Clone the repository. After installing kubectl and adding your CoreWeave Cloud access credentials, the following steps will deploy the components.

  1. Apply the resources. This can be used to both create and update existing manifests

    $ kubectl apply -f sshd-root-pvc.yaml
    persistentvolumeclaim/sshd-root-pv-claim configured
    $ kubectl apply -f sshd-data-pvc.yaml
    persistentvolumeclaim/sshd-data-pv-claim configured
    $ kubectl apply -f sshd-service.yaml
    service/sshd configured
    $ kubectl apply -f sshd-deployment.yaml
    deployment.apps/sshd configured
  2. List pods to see the Deployment working to instantiate all our requested instances

    $ kubectl get pods
    NAME READY STATUS RESTARTS AGE
    sshd-7b5f48f555-5h5g6 0/1 ContainerCreating 0 2s
  3. After a little while, all pods should transition to the Running state

    $ kubectl get pods
    NAME READY STATUS RESTARTS AGE
    sshd-7b5f48f555-5h5g6 0/1 Running 0 6s

Show the log for the init container to grab the auto-generated root password

$ kubectl logs -f sshd-7b5f48f555-5h5g6 init
Root password is: BdxbmsVsiONQY Initialization complete

To get the public IP assigned to the service, simply list all services

$ kubetl get service git:(master↓3|…
NAME TYPE CLUSTER-IP EXTERNAL-IP PORT(S) AGE
sshd LoadBalancer 10.134.100.93 64.79.105.198 22:30877/TCP 63m

The external IP is allocated for the life of the service, and will not change unless the service is deleted.
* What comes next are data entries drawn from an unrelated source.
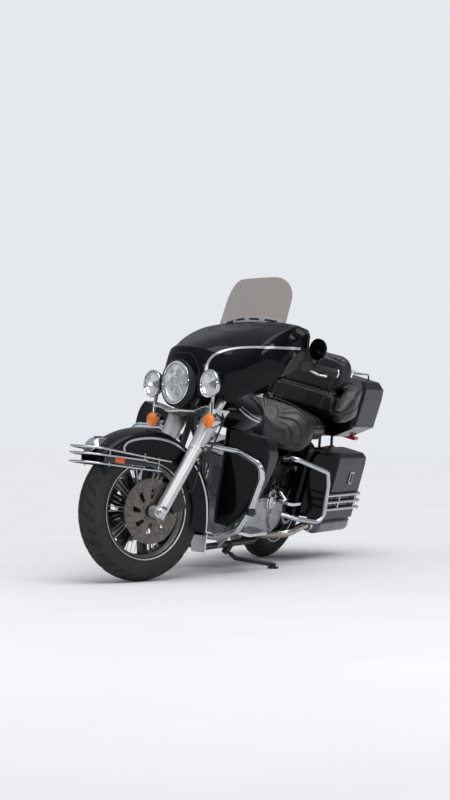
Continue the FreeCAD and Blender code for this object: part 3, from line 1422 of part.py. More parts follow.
def pak_rail():
    """Low bright rack on the trunk's lid."""
    half = 176
    high = s.pak_top + 26
    side = rod([(-160, half, s.pak_top), (-176, half, high), (-420, half, high), (-450, half, s.pak_top)], 5, 16)
    ties = [bar((x, -half, high), (x, half, high), 4) for x in (-220, -300, -380)]
    return joined([side, mirrored(side)] + ties).cut(pak_lid())


PAK_HINGE = V(0, -s.pak_half - 2, s.pak_seam)
keep(pak_tub(), "trunk", CHASSIS)
keep(pak_lid(), "trunk_lid", "trunk_lid")
keep(pak_rail(), "trunk_rail", "trunk_lid")


def trunk_lamps():
    """Red lamps under the rear corners of the trunk."""
    lamp = block((-486, 118, s.pak_floor - 18), (-424, 196, s.pak_floor + 10))
    return both_sides(largest(lamp.cut(Part.makeLoft(
        [pak_wire(s.pak_floor + (s.pak_seam - s.pak_floor) * a, s.pak_half * b) for a, b in PAK_TUB], True, True))))


def tail_group():
    """Tail lamp and blank number plate on the rear fender."""
    rear = -s.fender_radius
    lamp = block((rear - 34, -60, 470), (rear + 60, 60, 530))
    number = block((rear - 40, -90, 372), (rear - 36, 90, 462))
    stay = block((rear - 36, -14, 380), (rear + 30, 14, 520))
    arch = bar((0, -200, s.tyre_radius), (0, 200, s.tyre_radius), s.fender_radius - 6 + s.seat_gap)
    return largest(joined([lamp, number, stay]).cut(arch))


def rear_signals():
    """Bar with a turn signal at each end, behind the rear fender."""
    rear = -s.fender_radius
    bar_z = 545
    shapes = [rod([(rear + 60, 0, bar_z), (rear - 30, 60, bar_z), (rear - 50, 150, bar_z)], 8, 30)]
    r = 31
    shapes.append(turned([(0, -30), (r, -16), (r, 10), (0, 22)], V(rear - 50, 168, bar_z), V(-1, 0, 0)))
    half = joined(shapes)
    arch = bar((0, -200, s.tyre_radius), (0, 200, s.tyre_radius), s.fender_radius - 6 + s.seat_gap)
    return joined([half, mirrored(half)]).cut(arch)


keep(joined([trunk_lamps(), tail_group(), rear_signals()]), "rear_lamps", CHASSIS)


# Guards, lower fairings and footboards

GUARD_ROUTE = [
    (s.wheelbase - 358, 50, 642), (s.wheelbase - 430, 210, 655), (s.wheelbase - 440, 336, 622),
    (s.wheelbase - 452, 352, 560), (s.wheelbase - 462, 332, 398), (s.wheelbase - 470, 292, 290),
    (s.wheelbase - 486, 200, 228), (s.wheelbase - 492, 90, 206), (s.wheelbase - 494, 0, 204),
]


def engine_guard():
    """Bright hoop on each side, joined under the frame's downtubes."""
    left = rod(GUARD_ROUTE, s.guard_radius, 60)
    return joined([left, mirrored(left)]).cut(FRAME)


# columns: height, then x from the front axle and y of the inner front, outer front, outer rear
# and inner rear corners
LOWERS = [
    (292, -463, 158, -486, 236, -538, 236, -528, 158),
    (420, -453, 146, -478, 316, -560, 324, -523, 146),
    (560, -433, 140, -468, 350, -582, 354, -508, 140),
    (690, -398, 136, -450, 350, -600, 352, -493, 136),
    (745, -378, 136, -430, 322, -570, 322, -473, 136),
]


def lower_fairing():
    """Left leg shield that the engine guard passes through."""
    wires = []
    for height, *pairs in LOWERS:
        corners = [V(s.wheelbase + pairs[i], pairs[i + 1], height) for i in (0, 2, 4, 6)]
        wires.append(loop(corners, 24))
    passage = rod(GUARD_ROUTE, s.guard_radius + s.seat_gap, 60)
    return largest(loft(wires).cut(passage))


HOOP_ROUTE = [
    (UPRIGHT - 18, RAIL_OUT + 6, 578), (480, 180, 604), (548, 262, 622), (246, 332, 566), (196, 334, 500),
    (134, 332, 336), (160, 322, 296), (250, 240, 290), (PIVOT.x - 46, ARM_OUT + ARM_WIDTH + 6, 298),
]
RAIL_ROWS = (436, 398, 360)


def saddlebag_guard():
    """Hoop ahead of the bag with three rails along its side."""
    hoop = rod([(x, y, z) for x, y, z in HOOP_ROUTE], s.hoop_radius, 40)
    ball = s.rail_radius * 1.4
    out = s.bag_outer + s.seat_gap + ball + 1
    shapes = [hoop]
    for row, z in enumerate(RAIL_ROWS):
        start = 134 + (z - 336) * 0.36
        end = -344 - 12 * row
        shapes.append(bar((start, 330, z), (start - 60, out, z), s.rail_radius))
        shapes.append(bar((start - 60, out, z), (end, out, z), s.rail_radius))
        shapes.append(Part.makeSphere(s.rail_radius, V(start - 60, out, z)))
        shapes.append(Part.makeSphere(ball, V(end, out, z)))
    shapes.append(bar((-60, out, RAIL_ROWS[0]), (-60, out, RAIL_ROWS[-1]), 5))
    shapes.append(bar((-300, out, RAIL_ROWS[0]), (-300, out, RAIL_ROWS[-1]), 5))
    inner = bar((-60, out, RAIL_ROWS[1]), (-60, s.bag_outer + s.seat_gap, RAIL_ROWS[1]), 5)
    return largest(joined(shapes + [inner]).cut(FRAME).cut(SWINGARM))


def footboard(start, end, height, inner, outer, route):
    """Left board on a bracket from the frame."""
    board = plate([(start, inner, height), (end, inner, height), (end - 14, outer, height), (start + 14, outer, height)],
                  22, (0, 0, 14))
    bracket = largest(rod(route, 9, 20).cut(FRAME))
    return joined([board, bracket])


def rider_board():
    """Left footboard with the foot lever that rises from its bracket."""
    low = s.rail_height
    route = [(930, s.rail_spread + 14, low), (940, 190, 238), (940, 270, 258)]
    board = footboard(800, 1066, 262, 226, 322, route)
    lever_rod = rod([(942, 206, 246), (956, 206, 318), (1012, 246, 346)], 7, 20)
    pad = bar((1010, 214, 346), (1010, 280, 346), 11)
    return joined([board, lever_rod, pad])


def passenger_board():
    route = [(UPRIGHT, RAIL_OUT + BOSS_LENGTH, BOSS_HEIGHT), (UPRIGHT, 170, BOSS_HEIGHT),
             (520, 214, BOSS_HEIGHT), (524, 262, 400)]
    return footboard(440, 610, 396, 214, 318, route)


keep(both_sides(lower_fairing()), "lower_fairings", CHASSIS)
keep(both_sides(saddlebag_guard()), "saddlebag_guards", CHASSIS)
keep(engine_guard(), "engine_guard", CHASSIS)
keep(both_sides(joined([rider_board(), passenger_board()])), "foot_controls", CHASSIS)


def side_cover():
    """Left painted cover under the seat."""
    y = RAIL_OUT + s.frame_radius + s.seat_gap
    return plate([(300, y, 462), (486, y, 470), (476, y, 556), (330, y, 552)], 26, (0, 9, 0))


keep(both_sides(side_cover()), "side_covers", CHASSIS)


# Place everything

def lowest_of_tyre(turn, centre):
    """Height of a round-section tyre's lowest point, its wheel turned and placed."""
    across = turn.multVec(ACROSS)
    section = s.tyre_width / 2
    return centre.z - (s.tyre_radius - section) * math.sqrt(1 - across.z ** 2) - section


STEER_TURN = FreeCAD.Rotation(STEER_AXIS, -s.steer_lock)
STEERED_PLACE = FreeCAD.Placement(V(0, 0, 0), STEER_TURN, STEER_POINT)


def standing_place():
    """Lean and pitch that set both tyres on the ground."""
    pitch = 0.0
    for _ in range(6):
        turn = FreeCAD.Rotation(ACROSS, pitch).multiply(FreeCAD.Rotation(V(1, 0, 0), -s.lean))
        rear = lowest_of_tyre(turn, turn.multVec(REAR_AXLE))
        front_centre = turn.multVec(STEERED_PLACE.multVec(FRONT_AXLE))
        front = lowest_of_tyre(turn.multiply(STEER_TURN), front_centre)
        pitch += math.degrees((front - rear) / s.wheelbase)
    return FreeCAD.Placement(V(0, 0, -rear), turn)


STANDING = standing_place()
TO_BIKE = STANDING.inverse()


def side_stand():
    """Stand leg with its eye, foot and bumper; the foot lies flat on the ground."""
    foot = V(s.stand_foot_forward, s.stand_foot_out, 0)
    down = TO_BIKE.Rotation.multVec(UP)
    sole = TO_BIKE.multVec(foot)
    ankle = sole + down * 20
    eye = bar(STAND_PIVOT - STAND_AXIS * STAND_EYE_HALF, STAND_PIVOT + STAND_AXIS * STAND_EYE_HALF, STAND_EYE_RADIUS)
    hole = bar(STAND_PIVOT - STAND_AXIS * 30, STAND_PIVOT + STAND_AXIS * 30, s.pivot_radius + s.running_gap)
    outward = ankle - STAND_PIVOT
    flat = outward - STAND_AXIS * outward.dot(STAND_AXIS)
    flat.normalize()
    knee = STAND_PIVOT + flat * 62 - STAND_AXIS * 4
    neck = bar(STAND_PIVOT + flat * 12, STAND_PIVOT + flat * 38, 8.5)
    leg = rod([STAND_PIVOT + flat * 28, knee, ankle], s.stand_radius, 40)
    pad = Part.makeCylinder(27, 9, sole, down)
    shank = bar(sole, ankle + down * 6, 15)
    return joined([eye, neck, leg, pad, shank]).cut(hole)


keep(side_stand(), "side_stand", "side_stand")

for thing, group, spot in nodes:
    steered = group in (STEERED, "front_wheel")
    place = STANDING.multiply(STEERED_PLACE) if steered else STANDING
    thing.Placement = place.multiply(spot)
doc.recompute()

box = FreeCAD.BoundBox()
for thing, group, spot in nodes:
    box.add(thing.Shape.optimalBoundingBox(False))
shift = V(-box.Center.x, -box.Center.y, -box.ZMin)
for thing, group, spot in nodes:
    placed = thing.Placement
    placed.Base = placed.Base + shift
    thing.Placement = placed
doc.recompute()

for thing in doc.Objects:
    if "Invalid" in thing.State or "Error" in thing.State:
        raise RuntimeError(f"{thing.Label} failed: {thing.State}")
for thing, group, spot in nodes:
    if thing.Shape.isNull() or not thing.Shape.isValid():
        raise RuntimeError(f"{thing.Label} has no valid shape")
for thing, group, spot in nodes:
    thing.Shape.exportStep(f"parts/{thing.Label}.step")


# Say where the joints are

def report(name, point, direction, steered=False):
    if steered:
        point = STEERED_PLACE.multVec(point)
        direction = STEER_TURN.multVec(direction)
    point = STANDING.multVec(point) + shift
    direction = STANDING.Rotation.multVec(direction)
    print("place", name, *[round(v, 6) for v in (*point, *direction)])


report("steering", axis_point((s.head_low + s.head_high) / 2), STEER_AXIS)
report("front_wheel_spin", FRONT_AXLE, ACROSS, steered=True)
report("rear_wheel_spin", REAR_AXLE, ACROSS)
report("side_stand_hinge", STAND_PIVOT, STAND_AXIS)
report("bag_lid_left_hinge", BAG_HINGE, V(1, 0, 0))
report("bag_lid_right_hinge", V(0, -BAG_HINGE.y, BAG_HINGE.z), V(1, 0, 0))
report("trunk_lid_hinge", PAK_HINGE, V(1, 0, 0))
for thing, group, spot in nodes:
    print("node", thing.Label, group, len(thing.Shape.Solids))
print("box", *[round(v) for v in (box.XLength, box.YLength, box.ZLength)])
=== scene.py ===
import math

import bpy
from mathutils import Matrix, Vector, noise
from mathutils.bvhtree import BVHTree


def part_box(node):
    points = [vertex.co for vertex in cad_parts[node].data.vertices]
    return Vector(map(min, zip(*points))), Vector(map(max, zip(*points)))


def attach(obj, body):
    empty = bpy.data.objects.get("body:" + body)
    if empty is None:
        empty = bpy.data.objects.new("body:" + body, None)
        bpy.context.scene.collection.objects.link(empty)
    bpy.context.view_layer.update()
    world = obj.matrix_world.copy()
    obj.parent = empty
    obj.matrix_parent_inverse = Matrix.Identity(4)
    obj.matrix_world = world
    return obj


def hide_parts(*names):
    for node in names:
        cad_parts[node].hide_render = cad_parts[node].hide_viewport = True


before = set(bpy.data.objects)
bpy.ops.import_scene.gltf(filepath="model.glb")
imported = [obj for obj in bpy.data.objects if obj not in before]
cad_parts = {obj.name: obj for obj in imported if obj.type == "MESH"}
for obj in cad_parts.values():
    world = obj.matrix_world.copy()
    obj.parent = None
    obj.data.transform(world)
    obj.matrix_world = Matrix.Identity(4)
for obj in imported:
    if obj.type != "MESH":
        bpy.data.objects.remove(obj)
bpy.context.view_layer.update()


# Where the motorcycle stands
# Pieces are modelled in millimetres on the upright motorcycle, steered straight ahead: X forward from
# the rear axle, Y to the rider's left, Z up from the ground. They are then leaned onto the side stand.

MM = 0.001
TYRE_RADIUS = 318.0
WHEELBASE = 1613.0
LEAN = math.radians(-16)
PITCH = -0.00623
STEERED_BY = math.radians(-31)
STEERING_AXIS = Vector((-math.sin(math.radians(26)), 0, math.cos(math.radians(26))))
STEERING_POINT = Vector((1770, 0, 0))


def middle(node):
    low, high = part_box(node)
    return (Vector(low) + Vector(high)) / 2


STANDING = (Matrix.Translation(middle("rear_tyre")) @ Matrix.Rotation(PITCH, 4, "Y")
            @ Matrix.Rotation(LEAN, 4, "X") @ Matrix.Scale(MM, 4) @ Matrix.Translation((0, 0, -TYRE_RADIUS)))
STEERED = (STANDING @ Matrix.Translation(STEERING_POINT) @ Matrix.Rotation(STEERED_BY, 4, STEERING_AXIS)
           @ Matrix.Translation(-STEERING_POINT))
PLACES = {"front_end": STEERED, "front_wheel": STEERED}


def place_of(body):
    return PLACES.get(body, STANDING)


# Materials

def linear(code):
    """Linear colour of an sRGB hex value."""
    parts = [int(code[i:i + 2], 16) / 255 for i in (0, 2, 4)]
    return [c / 12.92 if c <= 0.04045 else ((c + 0.055) / 1.055) ** 2.4 for c in parts] + [1.0]


def add(tree, kind, options=None, inputs=None):
    """One node with its settings, its values and what feeds it."""
    made = tree.nodes.new(kind)
    for key, value in (options or {}).items():
        setattr(made, key, value)
    for key, value in (inputs or {}).items():
        if isinstance(value, bpy.types.NodeSocket):
            tree.links.new(value, made.inputs[key])
        else:
            made.inputs[key].default_value = value
    return made


def empty_material(name):
    material = bpy.data.materials.new(name)
    material.use_nodes = True
    material.node_tree.nodes.clear()
    return material, material.node_tree


def close(tree, shader):
    add(tree, "ShaderNodeOutputMaterial", None, {"Surface": shader.outputs[0]})


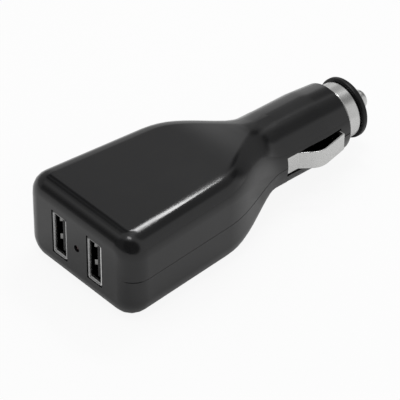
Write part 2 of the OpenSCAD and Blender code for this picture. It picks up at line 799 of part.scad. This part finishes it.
upper_shell();
lower_shell();
circuit_board();
port_shell(1);  // port_shell_left
port_shell(-1);  // port_shell_right
port_insulator(1);  // port_insulator_left
port_insulator(-1);  // port_insulator_right
port_contacts(1);  // port_contacts_left
port_contacts(-1);  // port_contacts_right
indicator_lamp();
lamp_legs();
regulator_chip();
regulator_legs();
inductor_core();
inductor_winding();
input_capacitor();
output_capacitor();
diode();
chip_resistors();
chip_capacitors();
positive_contact();
contact_spring();
ground_plate();
side_contact();
nose_ring();
end_cap();
centre_pin();
fuse_ends();
fuse_glass();
fuse_wire();
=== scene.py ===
"""Looks of a twin-port charger plug for a car: finishes, softened edges, small details, light and camera."""
import json
import math

import bmesh
import bpy
from mathutils import Matrix, Vector


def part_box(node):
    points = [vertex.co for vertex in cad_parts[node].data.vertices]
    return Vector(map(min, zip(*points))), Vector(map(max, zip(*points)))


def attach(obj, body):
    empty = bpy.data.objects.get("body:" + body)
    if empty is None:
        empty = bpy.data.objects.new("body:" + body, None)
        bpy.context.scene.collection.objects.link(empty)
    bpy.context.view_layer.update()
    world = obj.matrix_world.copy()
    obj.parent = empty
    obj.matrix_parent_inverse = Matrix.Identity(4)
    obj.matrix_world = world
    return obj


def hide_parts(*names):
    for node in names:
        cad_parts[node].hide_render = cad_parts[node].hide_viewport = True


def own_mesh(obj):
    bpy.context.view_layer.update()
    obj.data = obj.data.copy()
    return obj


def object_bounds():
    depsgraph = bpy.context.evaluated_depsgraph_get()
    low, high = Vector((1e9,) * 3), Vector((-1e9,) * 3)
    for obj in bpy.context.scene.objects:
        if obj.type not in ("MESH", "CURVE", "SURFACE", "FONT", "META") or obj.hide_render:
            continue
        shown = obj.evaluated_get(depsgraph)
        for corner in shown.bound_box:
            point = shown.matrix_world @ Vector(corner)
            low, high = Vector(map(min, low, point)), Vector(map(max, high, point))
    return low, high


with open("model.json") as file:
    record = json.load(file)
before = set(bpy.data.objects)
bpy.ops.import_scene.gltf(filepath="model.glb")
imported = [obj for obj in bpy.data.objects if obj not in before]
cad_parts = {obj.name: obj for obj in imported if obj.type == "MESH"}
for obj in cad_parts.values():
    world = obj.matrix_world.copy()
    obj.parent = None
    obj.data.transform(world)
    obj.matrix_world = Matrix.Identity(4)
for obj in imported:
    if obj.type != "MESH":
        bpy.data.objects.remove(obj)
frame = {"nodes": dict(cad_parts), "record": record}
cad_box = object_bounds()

MM = 0.001
BLACK, WHITE = (0, 0, 0, 1), (1, 1, 1, 1)
NODES = frame["nodes"]
BODY_OF = {node: body for body, nodes in frame["record"]["behaviour"]["bodies"].items() for node in nodes}
SLOT_OF = {part["node"]: part["material_slot"] for part in frame["record"]["subparts"]}
# The plug's axis lies this high over the surface it rests on
AXIS_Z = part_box("nose_ring")[0][2] / 2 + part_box("nose_ring")[1][2] / 2


# Finishes
# How much finer lumps break up a cloud
CLOUD_BREAK = 0.55


def per_metre(size_mm):
    """How many lumps of a size lie side by side on a metre."""
    return 1000.0 / size_mm


class Level:
    """One shader value; sums and products with it add Math nodes."""

    def __init__(self, finish, socket):
        self.finish = finish
        self.socket = socket

    def _math(self, operation, first, second):
        return self.finish.node("ShaderNodeMath", {"operation": operation}, {0: first, 1: second})

    def __add__(self, other):
        return self._math("ADD", self, other)

    def __radd__(self, other):
        return self._math("ADD", other, self)

    def __sub__(self, other):
        return self._math("SUBTRACT", self, other)

    def __rsub__(self, other):
        return self._math("SUBTRACT", other, self)

    def __mul__(self, other):
        return self._math("MULTIPLY", self, other)

    def over(self, edge, soft):
        """0 below edge, 1 above edge + soft, smooth between."""
        return self.finish.node(
            "ShaderNodeMapRange",
            {"interpolation_type": "SMOOTHSTEP"},
            {"Value": self, "From Min": edge, "From Max": edge + soft},
        )


class Graph:
    """A tree of shader nodes under construction."""

    def __init__(self, tree):
        self.tree = tree
        tree.nodes.clear()

    def node(self, kind, settings=None, sockets=None, out=0):
        """Adds a node: its settings first, then its sockets' values or links. Gives the named output."""
        made = self.tree.nodes.new(kind)
        for key, value in (settings or {}).items():
            setattr(made, key, value)
        for key, value in (sockets or {}).items():
            self.feed(made.inputs[key], value)
        return None if out is None else Level(self, made.outputs[out])

    def feed(self, socket, value):
        if isinstance(value, Level):
            self.tree.links.new(value.socket, socket)
        else:
            socket.default_value = value


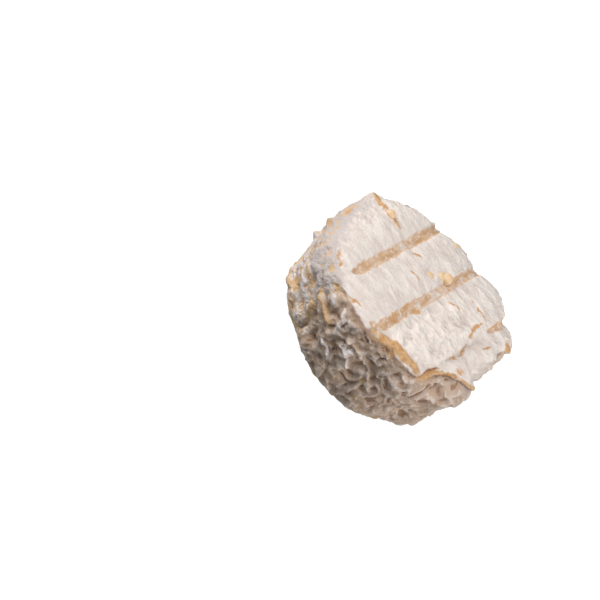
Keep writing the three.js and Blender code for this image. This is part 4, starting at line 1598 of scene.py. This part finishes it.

You can now SSH to the SSH server running inside the Pod from the Internet.

$ ssh root@64.79.105.198
root@64.79.105.198's password:
root@sshd-demo:~# ls
lost+found
root@sshd-demo:~# nvidia-smi
Wed Oct 30 21:02:14 2019
+-----------------------------------------------------------------------------+
| NVIDIA-SMI 430.50 Driver Version: 430.50 CUDA Version: 10.1 |
|-------------------------------+----------------------+----------------------+
| GPU Name Persistence-M| Bus-Id Disp.A | Volatile Uncorr. ECC |
| Fan Temp Perf Pwr:Usage/Cap| Memory-Usage | GPU-Util Compute M. |
|===============================+======================+======================|
| 0 NVIDIA Graphics... Off | 00000000:01:00.0 Off | N/A |
| 0% 28C P8 5W / 180W | 15MiB / 8119MiB | 0% Default |
+-------------------------------+----------------------+----------------------+
| 1 NVIDIA Graphics... Off | 00000000:02:00.0 Off | N/A |
| 0% 30C P8 5W / 180W | 9MiB / 8119MiB | 0% Default |
+-------------------------------+----------------------+----------------------+
| 2 NVIDIA Graphics... Off | 00000000:03:00.0 Off | N/A |
| 0% 33C P8 5W / 180W | 9MiB / 8119MiB | 0% Default |
+-------------------------------+----------------------+----------------------+
| 3 NVIDIA Graphics... Off | 00000000:04:00.0 Off | N/A |
| 0% 34C P8 5W / 180W | 9MiB / 8119MiB | 0% Default |
+-------------------------------+----------------------+----------------------+
| 4 NVIDIA Graphics... Off | 00000000:08:00.0 Off | N/A |
| 0% 28C P8 5W / 180W | 9MiB / 8119MiB | 0% Default |
+-------------------------------+----------------------+----------------------+
| 5 NVIDIA Graphics... Off | 00000000:09:00.0 Off | N/A |
| 0% 31C P8 5W / 180W | 9MiB / 8119MiB | 0% Default |
+-------------------------------+----------------------+----------------------+
+-----------------------------------------------------------------------------+
| Processes: GPU Memory |
| GPU PID Type Process name Usage |
|=============================================================================|
+-----------------------------------------------------------------------------+
root@sshd-demo:~#

The SSH Pod can be used as a simple Linux machine. You can install applications and libraries that will be persisted on restart. You will however not be able to do the following

  1. Run Docker images. Docker images need to be run as their own Deployments, Pods or Jobs. If you need to run Docker images for development from inside an SSH container, please contact support.

  2. Run systemd services. There is no systemd running in the container.